> _The request_
Identify every line in the records below that contains the word "bending", and reproduce each one.

> _The data_
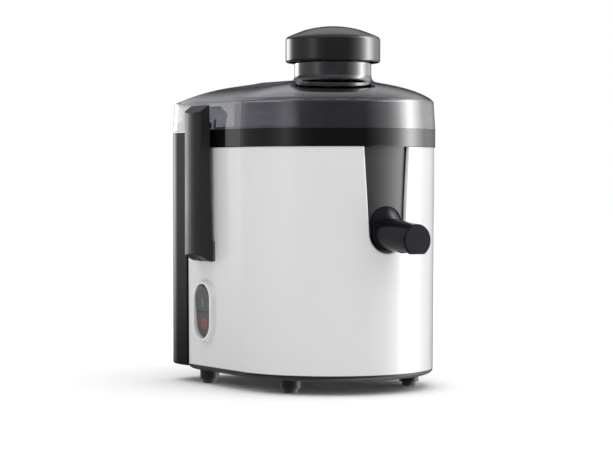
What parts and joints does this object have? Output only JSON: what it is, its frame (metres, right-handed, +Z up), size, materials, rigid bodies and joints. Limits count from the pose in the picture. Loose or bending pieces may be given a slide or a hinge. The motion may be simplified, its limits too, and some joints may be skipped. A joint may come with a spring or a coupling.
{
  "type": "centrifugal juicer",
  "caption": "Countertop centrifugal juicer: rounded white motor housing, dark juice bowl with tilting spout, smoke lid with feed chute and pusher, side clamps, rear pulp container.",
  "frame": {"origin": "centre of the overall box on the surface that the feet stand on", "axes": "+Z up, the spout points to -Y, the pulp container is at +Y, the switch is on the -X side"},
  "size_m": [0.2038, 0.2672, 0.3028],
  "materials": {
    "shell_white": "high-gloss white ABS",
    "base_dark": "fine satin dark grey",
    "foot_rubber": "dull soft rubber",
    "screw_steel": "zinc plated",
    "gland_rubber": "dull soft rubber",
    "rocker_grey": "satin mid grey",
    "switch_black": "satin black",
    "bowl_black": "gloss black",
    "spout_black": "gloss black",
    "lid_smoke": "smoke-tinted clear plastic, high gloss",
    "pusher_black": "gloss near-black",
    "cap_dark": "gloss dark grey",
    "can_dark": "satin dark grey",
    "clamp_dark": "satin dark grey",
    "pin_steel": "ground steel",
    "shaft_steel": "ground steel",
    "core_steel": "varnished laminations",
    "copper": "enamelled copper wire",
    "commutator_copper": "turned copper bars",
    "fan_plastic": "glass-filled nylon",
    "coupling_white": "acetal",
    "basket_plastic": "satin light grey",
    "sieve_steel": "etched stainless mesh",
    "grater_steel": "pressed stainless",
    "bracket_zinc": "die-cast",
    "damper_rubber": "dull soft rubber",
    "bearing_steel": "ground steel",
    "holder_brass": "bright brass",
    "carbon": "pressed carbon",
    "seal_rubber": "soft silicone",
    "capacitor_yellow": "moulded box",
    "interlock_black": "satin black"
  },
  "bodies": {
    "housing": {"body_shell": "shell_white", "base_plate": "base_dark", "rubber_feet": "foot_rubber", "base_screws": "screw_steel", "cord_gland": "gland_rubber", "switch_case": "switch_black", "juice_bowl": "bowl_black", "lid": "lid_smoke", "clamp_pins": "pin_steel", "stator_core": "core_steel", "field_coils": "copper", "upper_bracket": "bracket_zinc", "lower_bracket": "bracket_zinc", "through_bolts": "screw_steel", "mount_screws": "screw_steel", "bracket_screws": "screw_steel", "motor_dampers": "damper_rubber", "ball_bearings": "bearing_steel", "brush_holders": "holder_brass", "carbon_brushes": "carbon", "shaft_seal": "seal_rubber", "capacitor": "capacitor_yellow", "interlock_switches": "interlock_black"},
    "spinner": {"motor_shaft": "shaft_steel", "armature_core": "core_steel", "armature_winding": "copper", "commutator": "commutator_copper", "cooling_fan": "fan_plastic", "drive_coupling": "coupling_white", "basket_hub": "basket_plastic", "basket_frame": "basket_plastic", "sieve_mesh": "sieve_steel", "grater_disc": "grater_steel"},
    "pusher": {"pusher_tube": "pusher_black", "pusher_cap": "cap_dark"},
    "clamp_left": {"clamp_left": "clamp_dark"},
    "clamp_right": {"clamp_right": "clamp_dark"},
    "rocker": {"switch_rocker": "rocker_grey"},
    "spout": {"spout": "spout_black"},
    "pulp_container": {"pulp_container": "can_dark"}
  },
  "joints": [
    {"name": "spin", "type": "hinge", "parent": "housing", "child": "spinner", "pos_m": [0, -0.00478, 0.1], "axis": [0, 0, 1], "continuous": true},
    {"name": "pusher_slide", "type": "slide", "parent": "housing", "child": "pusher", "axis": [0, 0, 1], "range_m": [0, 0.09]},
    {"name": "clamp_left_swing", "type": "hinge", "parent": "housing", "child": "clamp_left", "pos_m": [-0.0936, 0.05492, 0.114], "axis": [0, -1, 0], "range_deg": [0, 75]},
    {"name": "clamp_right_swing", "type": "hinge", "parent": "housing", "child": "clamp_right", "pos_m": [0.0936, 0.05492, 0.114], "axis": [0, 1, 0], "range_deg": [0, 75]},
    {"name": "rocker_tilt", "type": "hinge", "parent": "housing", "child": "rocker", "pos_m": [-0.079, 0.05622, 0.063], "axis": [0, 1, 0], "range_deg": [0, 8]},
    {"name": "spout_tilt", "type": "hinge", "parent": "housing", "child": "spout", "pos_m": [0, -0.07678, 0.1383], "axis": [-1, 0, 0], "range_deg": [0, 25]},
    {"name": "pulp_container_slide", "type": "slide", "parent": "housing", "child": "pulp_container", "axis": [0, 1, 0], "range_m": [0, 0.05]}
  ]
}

==

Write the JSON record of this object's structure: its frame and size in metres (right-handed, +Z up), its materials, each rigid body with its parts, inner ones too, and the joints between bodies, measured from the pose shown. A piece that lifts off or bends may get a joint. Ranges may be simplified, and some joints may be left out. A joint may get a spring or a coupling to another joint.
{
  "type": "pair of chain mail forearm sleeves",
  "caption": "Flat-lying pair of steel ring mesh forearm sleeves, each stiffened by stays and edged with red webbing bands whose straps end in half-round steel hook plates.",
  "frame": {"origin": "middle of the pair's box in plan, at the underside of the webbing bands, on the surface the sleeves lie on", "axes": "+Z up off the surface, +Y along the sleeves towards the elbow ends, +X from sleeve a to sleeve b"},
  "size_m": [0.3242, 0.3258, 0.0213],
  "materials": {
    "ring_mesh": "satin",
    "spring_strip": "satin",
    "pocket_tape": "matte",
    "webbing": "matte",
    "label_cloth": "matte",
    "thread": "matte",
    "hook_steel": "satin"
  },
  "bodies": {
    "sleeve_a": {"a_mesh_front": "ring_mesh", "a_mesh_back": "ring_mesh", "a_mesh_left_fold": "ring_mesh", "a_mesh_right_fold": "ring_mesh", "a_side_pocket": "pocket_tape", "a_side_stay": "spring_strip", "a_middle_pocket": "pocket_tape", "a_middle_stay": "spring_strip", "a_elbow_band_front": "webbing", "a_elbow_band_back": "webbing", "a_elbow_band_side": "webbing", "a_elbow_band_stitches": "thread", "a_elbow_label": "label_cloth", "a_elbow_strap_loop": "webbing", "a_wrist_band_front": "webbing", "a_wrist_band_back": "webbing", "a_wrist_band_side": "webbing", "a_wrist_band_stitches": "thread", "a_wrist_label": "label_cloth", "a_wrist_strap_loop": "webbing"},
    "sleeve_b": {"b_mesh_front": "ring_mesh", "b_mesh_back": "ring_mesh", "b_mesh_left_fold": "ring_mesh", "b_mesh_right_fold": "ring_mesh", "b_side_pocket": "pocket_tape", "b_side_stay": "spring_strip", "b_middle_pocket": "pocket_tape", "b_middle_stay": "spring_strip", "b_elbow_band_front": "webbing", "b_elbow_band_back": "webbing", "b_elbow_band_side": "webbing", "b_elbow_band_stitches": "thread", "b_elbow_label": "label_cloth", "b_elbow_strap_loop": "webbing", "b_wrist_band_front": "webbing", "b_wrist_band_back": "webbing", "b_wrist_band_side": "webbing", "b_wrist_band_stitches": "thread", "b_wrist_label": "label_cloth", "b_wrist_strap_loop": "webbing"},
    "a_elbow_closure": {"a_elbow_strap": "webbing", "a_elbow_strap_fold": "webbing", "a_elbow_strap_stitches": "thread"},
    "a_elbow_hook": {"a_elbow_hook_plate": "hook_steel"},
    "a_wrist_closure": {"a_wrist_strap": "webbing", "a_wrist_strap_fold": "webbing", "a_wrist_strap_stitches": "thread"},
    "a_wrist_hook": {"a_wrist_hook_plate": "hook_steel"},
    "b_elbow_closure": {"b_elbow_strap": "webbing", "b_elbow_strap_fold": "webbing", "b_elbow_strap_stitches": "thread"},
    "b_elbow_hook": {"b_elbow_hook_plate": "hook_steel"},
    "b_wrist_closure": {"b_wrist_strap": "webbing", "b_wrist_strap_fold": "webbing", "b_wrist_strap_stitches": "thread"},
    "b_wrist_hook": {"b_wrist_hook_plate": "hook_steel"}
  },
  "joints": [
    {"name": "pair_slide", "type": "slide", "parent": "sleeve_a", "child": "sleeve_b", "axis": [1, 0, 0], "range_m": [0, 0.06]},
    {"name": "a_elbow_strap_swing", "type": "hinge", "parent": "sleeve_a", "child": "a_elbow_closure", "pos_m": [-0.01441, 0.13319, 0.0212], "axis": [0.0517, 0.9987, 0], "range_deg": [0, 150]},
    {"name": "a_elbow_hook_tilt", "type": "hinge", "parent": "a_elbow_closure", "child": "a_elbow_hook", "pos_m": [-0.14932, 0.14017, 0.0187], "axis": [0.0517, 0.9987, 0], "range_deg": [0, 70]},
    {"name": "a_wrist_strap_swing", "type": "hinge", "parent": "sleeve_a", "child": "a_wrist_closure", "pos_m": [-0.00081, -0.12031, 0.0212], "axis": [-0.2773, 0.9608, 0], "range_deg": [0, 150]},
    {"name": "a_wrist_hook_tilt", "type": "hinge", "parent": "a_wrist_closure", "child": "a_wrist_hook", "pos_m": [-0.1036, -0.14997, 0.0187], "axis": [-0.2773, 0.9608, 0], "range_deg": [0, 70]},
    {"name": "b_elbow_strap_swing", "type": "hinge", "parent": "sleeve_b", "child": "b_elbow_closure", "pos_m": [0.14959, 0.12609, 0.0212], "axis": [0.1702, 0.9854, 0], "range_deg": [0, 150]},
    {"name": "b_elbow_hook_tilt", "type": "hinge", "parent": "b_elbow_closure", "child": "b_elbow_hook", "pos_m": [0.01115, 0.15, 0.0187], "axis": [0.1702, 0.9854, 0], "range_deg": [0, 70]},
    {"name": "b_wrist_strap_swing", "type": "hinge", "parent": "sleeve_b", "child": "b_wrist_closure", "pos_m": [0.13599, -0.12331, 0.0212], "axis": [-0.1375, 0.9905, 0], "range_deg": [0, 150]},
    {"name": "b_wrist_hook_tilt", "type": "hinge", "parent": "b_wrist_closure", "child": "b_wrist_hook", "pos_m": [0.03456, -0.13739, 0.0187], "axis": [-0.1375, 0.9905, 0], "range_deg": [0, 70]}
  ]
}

--

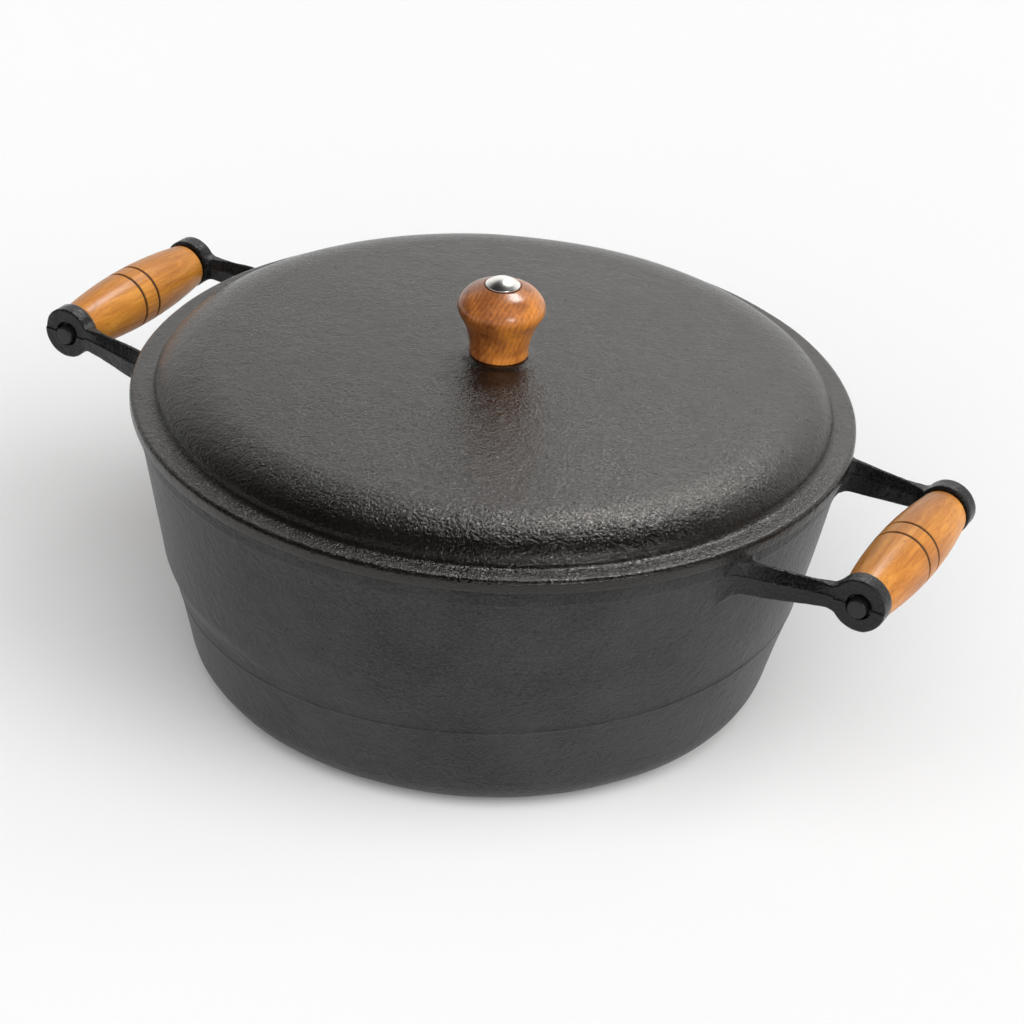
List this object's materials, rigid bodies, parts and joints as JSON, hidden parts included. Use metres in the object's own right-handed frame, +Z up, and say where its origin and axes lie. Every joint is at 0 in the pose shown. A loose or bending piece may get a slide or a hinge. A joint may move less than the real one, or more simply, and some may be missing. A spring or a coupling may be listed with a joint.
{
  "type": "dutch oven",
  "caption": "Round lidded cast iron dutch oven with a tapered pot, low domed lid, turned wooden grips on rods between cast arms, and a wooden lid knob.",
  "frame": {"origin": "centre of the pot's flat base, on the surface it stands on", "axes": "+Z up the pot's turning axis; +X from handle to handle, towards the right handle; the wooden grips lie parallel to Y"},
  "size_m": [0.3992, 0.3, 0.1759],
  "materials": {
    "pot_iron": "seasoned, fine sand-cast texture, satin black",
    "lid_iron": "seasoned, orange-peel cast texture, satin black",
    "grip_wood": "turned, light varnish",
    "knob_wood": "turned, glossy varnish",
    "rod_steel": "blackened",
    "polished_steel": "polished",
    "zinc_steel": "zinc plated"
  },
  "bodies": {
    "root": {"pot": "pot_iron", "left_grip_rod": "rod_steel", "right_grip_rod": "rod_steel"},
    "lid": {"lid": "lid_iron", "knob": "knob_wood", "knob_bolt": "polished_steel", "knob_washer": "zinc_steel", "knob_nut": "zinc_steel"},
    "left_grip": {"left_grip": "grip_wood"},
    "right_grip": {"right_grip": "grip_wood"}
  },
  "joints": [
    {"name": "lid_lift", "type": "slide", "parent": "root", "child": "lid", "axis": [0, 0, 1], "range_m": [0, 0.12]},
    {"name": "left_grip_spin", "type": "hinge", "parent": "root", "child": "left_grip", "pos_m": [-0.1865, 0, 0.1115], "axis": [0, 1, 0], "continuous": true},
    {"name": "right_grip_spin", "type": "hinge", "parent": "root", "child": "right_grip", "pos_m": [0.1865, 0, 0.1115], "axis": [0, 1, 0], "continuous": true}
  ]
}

> _Answer to this problem_
What parts and joints does this object have? Output only JSON: what it is, its frame (metres, right-handed, +Z up), size, materials, rigid bodies and joints. Limits count from the pose in the picture. Loose or bending pieces may be given a slide or a hinge. The motion may be simplified, its limits too, and some joints may be skipped. A joint may come with a spring or a coupling.
List this object's materials, rigid bodies, parts and joints as JSON, hidden parts included. Use metres in the object's own right-handed frame, +Z up, and say where its origin and axes lie. Every joint is at 0 in the pose shown. A loose or bending piece may get a slide or a hinge. A joint may move less than the real one, or more simply, and some may be missing. A spring or a coupling may be listed with a joint.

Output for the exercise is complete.